The varied forms of Leonard Bernstein’s musical creativity have been recognized and enjoyed by millions. These lectures, a special monument in Bernstein's legacy, also make fascinating reading. “Nobody anywhere presents this material so warmly, so sincerely, so skillfully,” says the composer Virgil Thomson. “As musical mind-openers they are first class; as pedagogy they are matchless.”

Bernstein considers genres ranging from folk and pop to Hindu ragas, along with symphonic works from Mozart and Ravel to Ives and Copland. Drawing on Noam Chomsky’s linguistic theory, he suggests that each has roots in a “worldwide, inborn musical grammar,” and explores how this grammar generates such a staggeringly diverse array of musical dialects. He also mines his own experience as a master composer and conductor to delve beneath music’s aesthetic surface, discovering the hidden acoustic transformations that create unconscious resonance for listeners. Finally, examining twentieth-century crises in the music of Schoenberg and Stravinsky, Bernstein discovers a new iteration of the deep poetry of musical expression—finding, even in the throes of experimentalism, echoes of all that had come before.
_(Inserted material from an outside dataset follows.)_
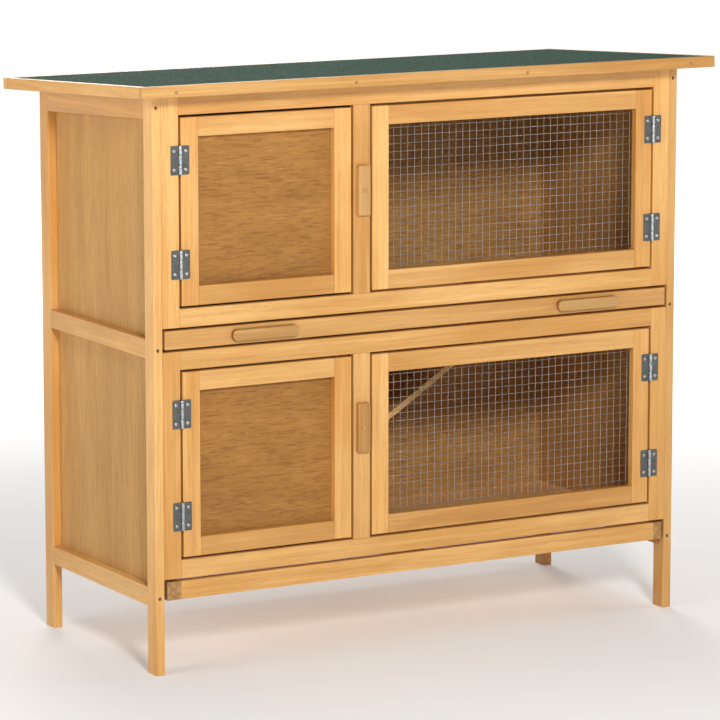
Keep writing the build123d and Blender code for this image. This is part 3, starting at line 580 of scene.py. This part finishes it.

Armed with nearly one hundred notated examples and abundant charisma, Bernstein shows here that, in addition to being a consummate musical prodigy, he was also a master teacher. These talks remain among the composer’s greatest achievements.

Leonard Bernstein (1918–1990) was a composer, conductor, pianist, and the author of five books, including The Joy of Music. The recipient of sixteen Grammy Awards, along with several Emmys and Tonys, he served for many years as music director of the New York Philharmonic. Some of his best-known works include West Side Story and the operetta Candide.